Dans cet arrêt rendu le 10 mars 2017, le Conseil d’Etat a dû, pour trancher l’affaire en litige, se prononcer sur l’application du régime de prescription quadriennale. Si le Conseil d’Etat a récemment statué sur l'appréciation du délai de prescription quadriennale entre deux contentieux, dont le premier avait mené à l’annulation du contrat (voir ci-dessous notre article du 16 décembre 2016), il a ici dû se pencher sur la question de l’identité des parties.

En l’espèce, le département du Val-de-Marne avait conclu avec la société Levaux un marché de travaux en vue de la reconstruction du collège "Le Centre" à Villejuif. La société titulaire avait décidé de sous-traiter le lot n°1 à la société Solotrat. Suite à des problèmes de paiements, la société sous-traitante avait assigné la société titulaire devant le tribunal de commerce d’Evry. Après confirmation de la cour d’appel de Paris, la société Levaux avait été condamnée à payer 425.281 euros à la société Solotrat. Toutefois, trois mois après sa condamnation, la société titulaire a été placée en liquidation judiciaire.
Afin d’obtenir le paiement dû pour ses prestations, la société sous-traitante a alors demandé au juge du référé du tribunal administratif de Melun de condamner le département au paiement d’une provision au titre du droit au paiement direct. Si le juge a fait droit à sa demande à hauteur de 250.000 euros, la cour administrative d’appel (CAA) de Paris a toutefois infirmé cette position. La société sous-traitante a donc saisi le Conseil d’Etat d’un pourvoi en cassation contre l’ordonnance des juges d’appel.

L’implication nécessaire de la personne publique

La question qui se posait en l’occurrence était celle de savoir si la société sous-traitante pouvait encore demander au département un paiement en vertu du droit au paiement direct.

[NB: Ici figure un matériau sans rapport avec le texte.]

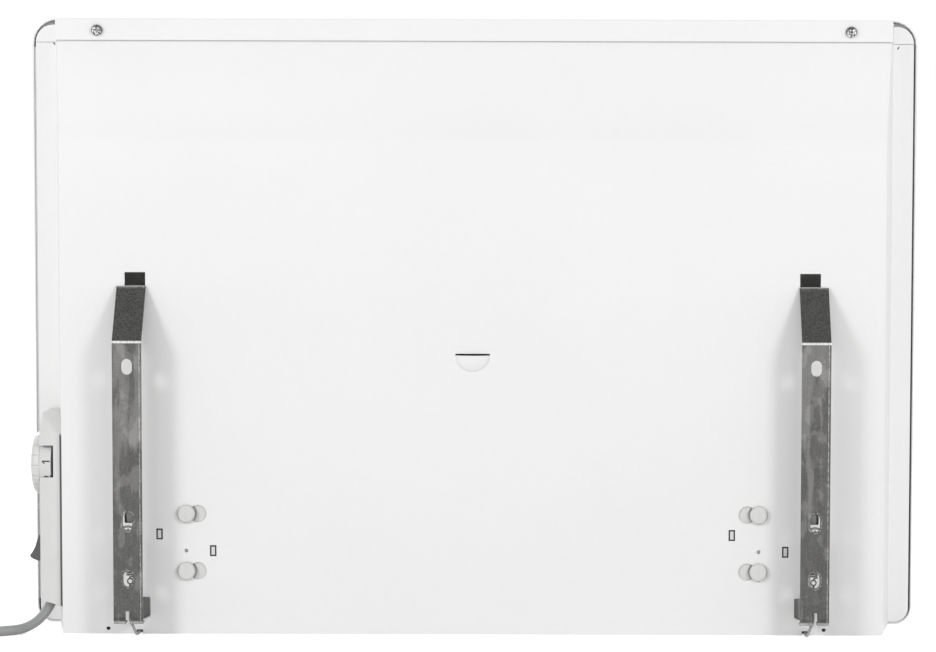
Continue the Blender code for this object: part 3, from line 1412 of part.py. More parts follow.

En effet, plus de quatre ans s’étaient écoulés entre la signature de l’acte spécial de sous-traitance et le recours devant le juge administratif. La créance était-elle prescrite ou le recours précèdent devant la juridiction commerciale avait-il interrompu le délai de prescription ? Le Conseil d’Etat a opté pour la première solution, confirmant ainsi la position de la CAA selon laquelle la créance était prescrite. Il a tout d’abord rappelé les termes de la loi du 31 décembre 1968 relative à la prescription des créances sur l’Etat, les départements, les communes et les établissements publics. L’article 1er pose les bases du régime de la prescription quadriennale : quatre ans après le premier jour de l’année suivant la naissance d’une créance, les sommes en cause ne peuvent plus être réclamées à l’Administration. L’article 2 traite quant à lui de la possibilité d’interruption de cette prescription, notamment à la suite d’un recours juridictionnel.
Toutefois, n’importe quel recours juridictionnel n’entraîne pas l’interruption de la prescription quadriennale. Bien que la rédaction du deuxième alinéa de l’article 2 de loi précitée puisse laisser penser le contraire ("la prescription est interrompue par tout recours [...] et [même] si l’administration qui aura finalement la charge du règlement n’est pas partie à l’instance"), la Haute Juridiction administrative a confirmé que la personne publique devait être mise en cause par le créancier pour suspendre le délai de prescription. En l’espèce, le recours devant les juridictions commerciales ne mettait pas en cause le département. Ce litige, opposant la société sous-traitante à la société titulaire, n’était donc pas susceptible d’interrompre le délai de la prescription quadriennale. Dès lors, le Conseil d’Etat ne pouvait que rejeter la demande en paiement direct de la société sous-traitante.